Write out the listing beneath this instruction in its entirety, exactly as it reads.

================================

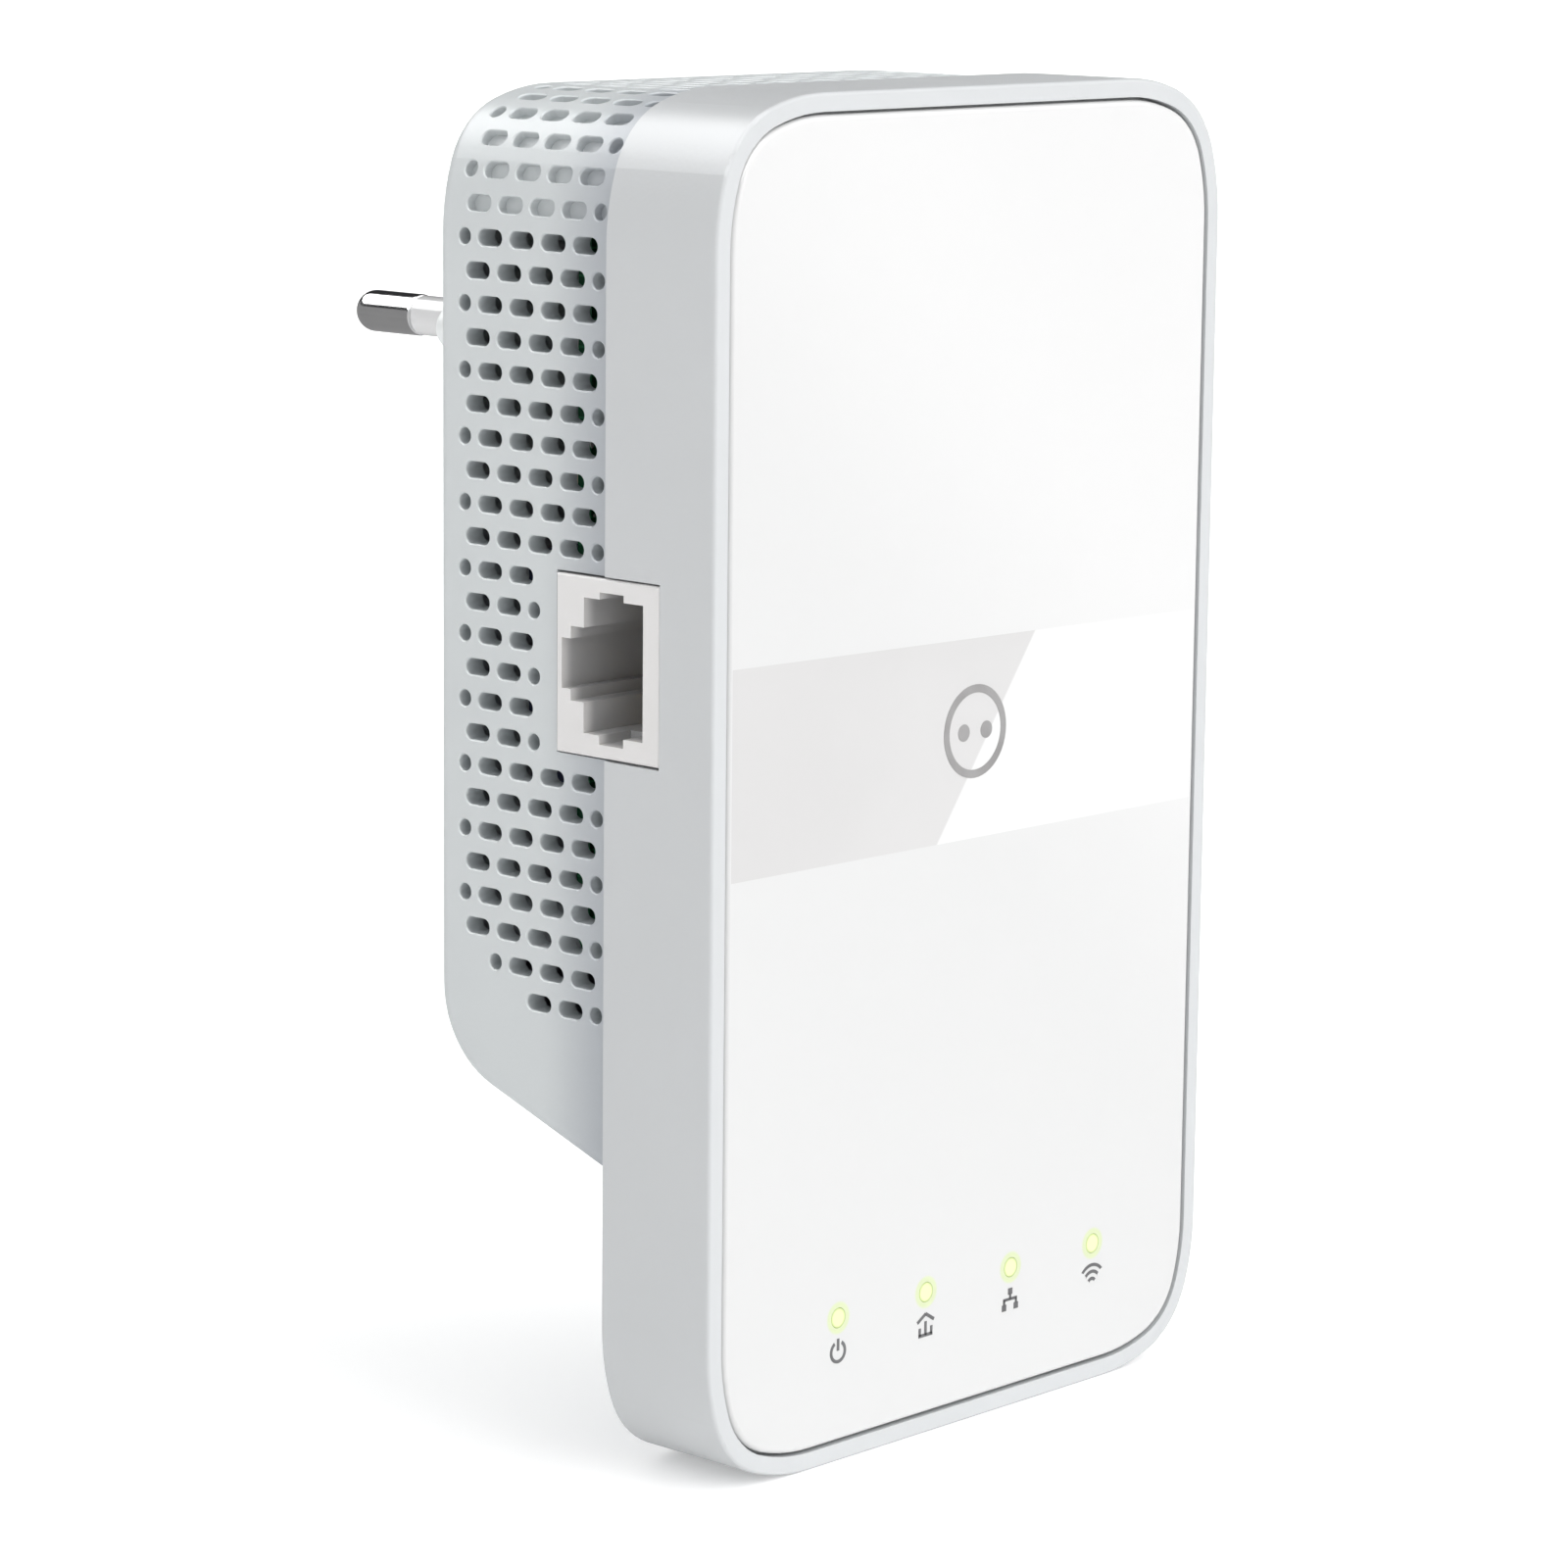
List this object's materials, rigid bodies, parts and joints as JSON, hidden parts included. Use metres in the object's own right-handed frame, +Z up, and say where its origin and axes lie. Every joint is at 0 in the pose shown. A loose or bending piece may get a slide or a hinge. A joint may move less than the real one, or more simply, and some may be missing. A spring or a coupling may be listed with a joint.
{
  "type": "powerline adapter",
  "caption": "Plug-in powerline network adapter with a glossy front plate, vented rear shell, round-pin mains plug, side network socket, side buttons and status lights.",
  "frame": {"origin": "centre of the plug's flat face, midway between the two pins", "axes": "+Y out of the plug face along the pins, towards the wall socket; -Y out of the front plate; +Z up; +X to the right seen from the front"},
  "size_m": [0.0691, 0.0708, 0.123],
  "materials": {
    "case_plastic": "fine satin moulded",
    "plate_plastic": "high gloss",
    "band_film": "mirror gloss",
    "label_film": "satin film",
    "plug_plastic": "fine satin moulded",
    "sleeve_plastic": "smooth moulded",
    "pin_metal": "bright nickel plate",
    "terminal_brass": "as rolled",
    "screw_steel": "zinc plated",
    "button_plastic": "satin moulded",
    "switch_plastic": "moulded",
    "plunger_plastic": "moulded",
    "jack_plastic": "moulded",
    "contact_gold": "gold flash",
    "board_laminate": "solder mask",
    "chip_epoxy": "moulded epoxy",
    "tin_plate": "bright tin plate",
    "sink_aluminium": "extruded",
    "can_sleeve": "sleeved can",
    "pad_silicone": "soft",
    "guide_clear": "clear moulded",
    "led_body": "moulded",
    "shroud_plastic": "moulded",
    "ferrite": "sintered",
    "winding_tape": "polyester tape",
    "component_case": "dipped and moulded",
    "fuse_ceramic": "fired tube",
    "insulation_film": "plain film"
  },
  "bodies": {
    "case": {"front_shell": "case_plastic", "rear_shell": "case_plastic", "front_plate": "plate_plastic", "gloss_band": "band_film", "rating_label": "label_film", "plug_base": "plug_plastic", "live_pin_sleeve": "sleeve_plastic", "neutral_pin_sleeve": "sleeve_plastic", "live_pin": "pin_metal", "neutral_pin": "pin_metal", "live_terminal": "terminal_brass", "neutral_terminal": "terminal_brass", "case_screws": "screw_steel", "board_screws": "screw_steel", "power_board_screws": "screw_steel", "pair_switch": "switch_plastic", "wifi_switch": "switch_plastic", "reset_switch": "switch_plastic", "board_header": "switch_plastic", "optocoupler": "switch_plastic", "ethernet_jack": "jack_plastic", "ethernet_contacts": "contact_gold", "header_pins": "contact_gold", "main_board": "board_laminate", "power_board": "board_laminate", "powerline_chip": "chip_epoxy", "wifi_chip": "chip_epoxy", "memory_chip": "chip_epoxy", "flash_chip": "chip_epoxy", "bridge_rectifier": "chip_epoxy", "ethernet_transformer": "chip_epoxy", "radio_shield": "tin_plate", "left_antenna": "tin_plate", "right_antenna": "tin_plate", "crystal": "tin_plate", "heat_sink": "sink_aluminium", "bulk_capacitors": "can_sleeve", "output_capacitors": "can_sleeve", "thermal_pad": "pad_silicone", "light_guides": "guide_clear", "status_leds": "led_body", "light_shroud": "shroud_plastic", "transformer_core": "ferrite", "line_choke": "ferrite", "coupling_transformer": "ferrite", "transformer_winding": "winding_tape", "safety_capacitor": "component_case", "surge_varistor": "component_case", "line_fuse": "fuse_ceramic", "insulation_sheet": "insulation_film"},
    "pair_button": {"pair_button": "button_plastic", "pair_plunger": "plunger_plastic"},
    "wifi_button": {"wifi_button": "button_plastic", "wifi_plunger": "plunger_plastic"},
    "reset_plunger": {"reset_plunger": "plunger_plastic"}
  },
  "joints": [
    {"name": "pair_press", "type": "slide", "parent": "case", "child": "pair_button", "axis": [-1, 0, 0], "range_m": [0, 0.0004], "stiffness_N_per_m": 3000},
    {"name": "wifi_press", "type": "slide", "parent": "case", "child": "wifi_button", "axis": [-1, 0, 0], "range_m": [0, 0.0004], "stiffness_N_per_m": 3000},
    {"name": "reset_press", "type": "slide", "parent": "case", "child": "reset_plunger", "axis": [-1, 0, 0], "range_m": [0, 0.00025], "stiffness_N_per_m": 4000}
  ]
}
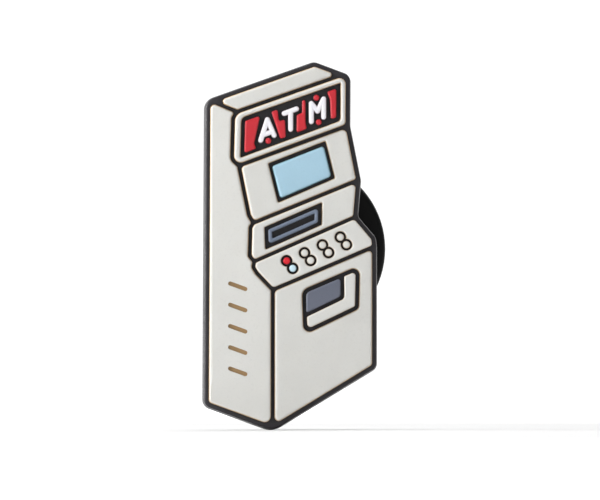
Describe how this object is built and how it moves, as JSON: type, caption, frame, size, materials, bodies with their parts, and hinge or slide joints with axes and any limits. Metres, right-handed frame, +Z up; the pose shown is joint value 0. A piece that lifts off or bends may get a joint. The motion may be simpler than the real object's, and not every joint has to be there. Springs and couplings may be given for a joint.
{
  "type": "atm machine shoe charm",
  "caption": "Push-in shoe charm moulded as a small cash machine in relief, with coloured pads on a black base and a round snap-in plug behind.",
  "frame": {"origin": "on the plug's axis, at the flat back face of the base", "axes": "+Z up the cabinet drawing, +X to its right seen from the front, +Y out of the back along the plug"},
  "size_m": [0.0133, 0.0085, 0.0264],
  "materials": {
    "base_black": "soft moulded, semi-matte",
    "plug_black": "satin moulded",
    "cream_pad": "soft moulded, semi-matte",
    "sign_red": "soft moulded, semi-matte",
    "letter_white": "soft moulded, semi-matte",
    "screen_blue": "soft moulded, semi-matte",
    "bezel_grey": "soft moulded, semi-matte",
    "flap_grey": "soft moulded, semi-matte",
    "key_red": "soft moulded, semi-matte",
    "key_blue": "soft moulded, semi-matte"
  },
  "bodies": {
    "root": {"base": "base_black", "cash_flap": "flap_grey", "cash_tray": "cream_pad", "crown_panel": "cream_pad", "key_3": "cream_pad", "key_4": "cream_pad", "key_5": "cream_pad", "key_6": "cream_pad", "key_7": "cream_pad", "key_8": "cream_pad", "key_blue": "key_blue", "key_panel": "cream_pad", "key_red": "key_red", "letter_a": "letter_white", "letter_m": "letter_white", "letter_t": "letter_white", "lower_panel": "cream_pad", "plug": "plug_black", "screen": "screen_blue", "screen_panel": "cream_pad", "side_panel": "cream_pad", "sign_dot_high_m": "sign_red", "sign_dot_low_a": "sign_red", "sign_dot_low_m": "sign_red", "sign_fill_a_t": "sign_red", "sign_fill_left": "sign_red", "sign_fill_right": "sign_red", "sign_fill_t_m": "sign_red", "sign_frame": "cream_pad", "slot_bezel": "bezel_grey", "slot_panel": "cream_pad"}
  },
  "joints": []
}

================================

> EXERCISE RESPONSE
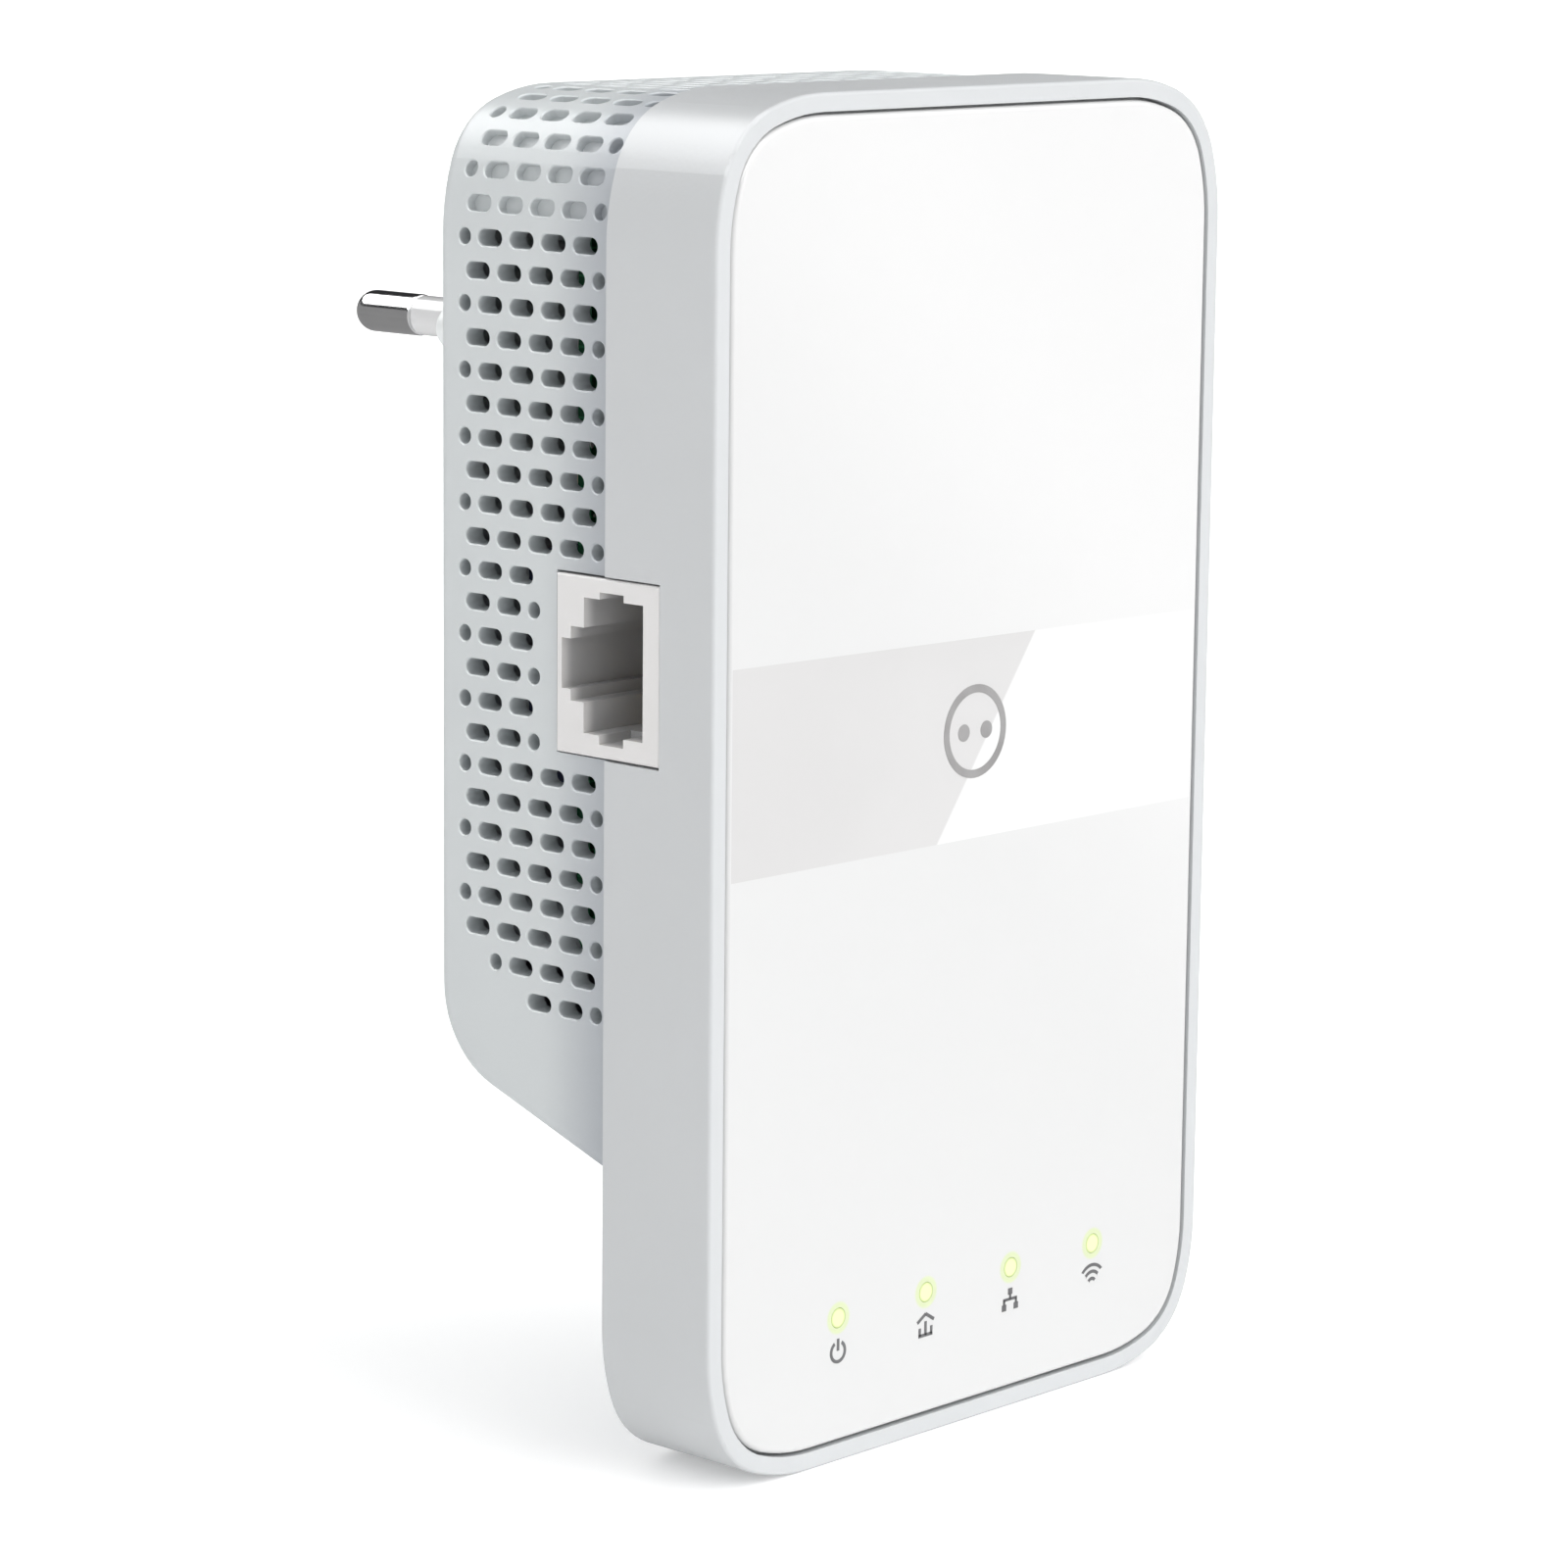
List this object's materials, rigid bodies, parts and joints as JSON, hidden parts included. Use metres in the object's own right-handed frame, +Z up, and say where its origin and axes lie. Every joint is at 0 in the pose shown. A loose or bending piece may get a slide or a hinge. A joint may move less than the real one, or more simply, and some may be missing. A spring or a coupling may be listed with a joint.
{
  "type": "powerline adapter",
  "caption": "Plug-in powerline network adapter with a glossy front plate, vented rear shell, round-pin mains plug, side network socket, side buttons and status lights.",
  "frame": {"origin": "centre of the plug's flat face, midway between the two pins", "axes": "+Y out of the plug face along the pins, towards the wall socket; -Y out of the front plate; +Z up; +X to the right seen from the front"},
  "size_m": [0.0691, 0.0708, 0.123],
  "materials": {
    "case_plastic": "fine satin moulded",
    "plate_plastic": "high gloss",
    "band_film": "mirror gloss",
    "label_film": "satin film",
    "plug_plastic": "fine satin moulded",
    "sleeve_plastic": "smooth moulded",
    "pin_metal": "bright nickel plate",
    "terminal_brass": "as rolled",
    "screw_steel": "zinc plated",
    "button_plastic": "satin moulded",
    "switch_plastic": "moulded",
    "plunger_plastic": "moulded",
    "jack_plastic": "moulded",
    "contact_gold": "gold flash",
    "board_laminate": "solder mask",
    "chip_epoxy": "moulded epoxy",
    "tin_plate": "bright tin plate",
    "sink_aluminium": "extruded",
    "can_sleeve": "sleeved can",
    "pad_silicone": "soft",
    "guide_clear": "clear moulded",
    "led_body": "moulded",
    "shroud_plastic": "moulded",
    "ferrite": "sintered",
    "winding_tape": "polyester tape",
    "component_case": "dipped and moulded",
    "fuse_ceramic": "fired tube",
    "insulation_film": "plain film"
  },
  "bodies": {
    "case": {"front_shell": "case_plastic", "rear_shell": "case_plastic", "front_plate": "plate_plastic", "gloss_band": "band_film", "rating_label": "label_film", "plug_base": "plug_plastic", "live_pin_sleeve": "sleeve_plastic", "neutral_pin_sleeve": "sleeve_plastic", "live_pin": "pin_metal", "neutral_pin": "pin_metal", "live_terminal": "terminal_brass", "neutral_terminal": "terminal_brass", "case_screws": "screw_steel", "board_screws": "screw_steel", "power_board_screws": "screw_steel", "pair_switch": "switch_plastic", "wifi_switch": "switch_plastic", "reset_switch": "switch_plastic", "board_header": "switch_plastic", "optocoupler": "switch_plastic", "ethernet_jack": "jack_plastic", "ethernet_contacts": "contact_gold", "header_pins": "contact_gold", "main_board": "board_laminate", "power_board": "board_laminate", "powerline_chip": "chip_epoxy", "wifi_chip": "chip_epoxy", "memory_chip": "chip_epoxy", "flash_chip": "chip_epoxy", "bridge_rectifier": "chip_epoxy", "ethernet_transformer": "chip_epoxy", "radio_shield": "tin_plate", "left_antenna": "tin_plate", "right_antenna": "tin_plate", "crystal": "tin_plate", "heat_sink": "sink_aluminium", "bulk_capacitors": "can_sleeve", "output_capacitors": "can_sleeve", "thermal_pad": "pad_silicone", "light_guides": "guide_clear", "status_leds": "led_body", "light_shroud": "shroud_plastic", "transformer_core": "ferrite", "line_choke": "ferrite", "coupling_transformer": "ferrite", "transformer_winding": "winding_tape", "safety_capacitor": "component_case", "surge_varistor": "component_case", "line_fuse": "fuse_ceramic", "insulation_sheet": "insulation_film"},
    "pair_button": {"pair_button": "button_plastic", "pair_plunger": "plunger_plastic"},
    "wifi_button": {"wifi_button": "button_plastic", "wifi_plunger": "plunger_plastic"},
    "reset_plunger": {"reset_plunger": "plunger_plastic"}
  },
  "joints": [
    {"name": "pair_press", "type": "slide", "parent": "case", "child": "pair_button", "axis": [-1, 0, 0], "range_m": [0, 0.0004], "stiffness_N_per_m": 3000},
    {"name": "wifi_press", "type": "slide", "parent": "case", "child": "wifi_button", "axis": [-1, 0, 0], "range_m": [0, 0.0004], "stiffness_N_per_m": 3000},
    {"name": "reset_press", "type": "slide", "parent": "case", "child": "reset_plunger", "axis": [-1, 0, 0], "range_m": [0, 0.00025], "stiffness_N_per_m": 4000}
  ]
}
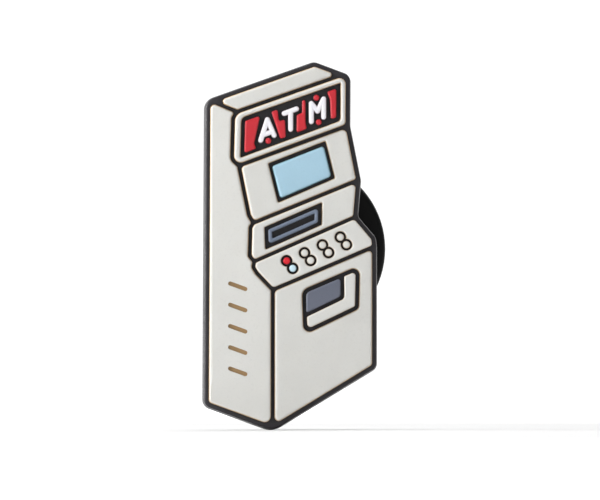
Describe how this object is built and how it moves, as JSON: type, caption, frame, size, materials, bodies with their parts, and hinge or slide joints with axes and any limits. Metres, right-handed frame, +Z up; the pose shown is joint value 0. A piece that lifts off or bends may get a joint. The motion may be simpler than the real object's, and not every joint has to be there. Springs and couplings may be given for a joint.
{
  "type": "atm machine shoe charm",
  "caption": "Push-in shoe charm moulded as a small cash machine in relief, with coloured pads on a black base and a round snap-in plug behind.",
  "frame": {"origin": "on the plug's axis, at the flat back face of the base", "axes": "+Z up the cabinet drawing, +X to its right seen from the front, +Y out of the back along the plug"},
  "size_m": [0.0133, 0.0085, 0.0264],
  "materials": {
    "base_black": "soft moulded, semi-matte",
    "plug_black": "satin moulded",
    "cream_pad": "soft moulded, semi-matte",
    "sign_red": "soft moulded, semi-matte",
    "letter_white": "soft moulded, semi-matte",
    "screen_blue": "soft moulded, semi-matte",
    "bezel_grey": "soft moulded, semi-matte",
    "flap_grey": "soft moulded, semi-matte",
    "key_red": "soft moulded, semi-matte",
    "key_blue": "soft moulded, semi-matte"
  },
  "bodies": {
    "root": {"base": "base_black", "cash_flap": "flap_grey", "cash_tray": "cream_pad", "crown_panel": "cream_pad", "key_3": "cream_pad", "key_4": "cream_pad", "key_5": "cream_pad", "key_6": "cream_pad", "key_7": "cream_pad", "key_8": "cream_pad", "key_blue": "key_blue", "key_panel": "cream_pad", "key_red": "key_red", "letter_a": "letter_white", "letter_m": "letter_white", "letter_t": "letter_white", "lower_panel": "cream_pad", "plug": "plug_black", "screen": "screen_blue", "screen_panel": "cream_pad", "side_panel": "cream_pad", "sign_dot_high_m": "sign_red", "sign_dot_low_a": "sign_red", "sign_dot_low_m": "sign_red", "sign_fill_a_t": "sign_red", "sign_fill_left": "sign_red", "sign_fill_right": "sign_red", "sign_fill_t_m": "sign_red", "sign_frame": "cream_pad", "slot_bezel": "bezel_grey", "slot_panel": "cream_pad"}
  },
  "joints": []
}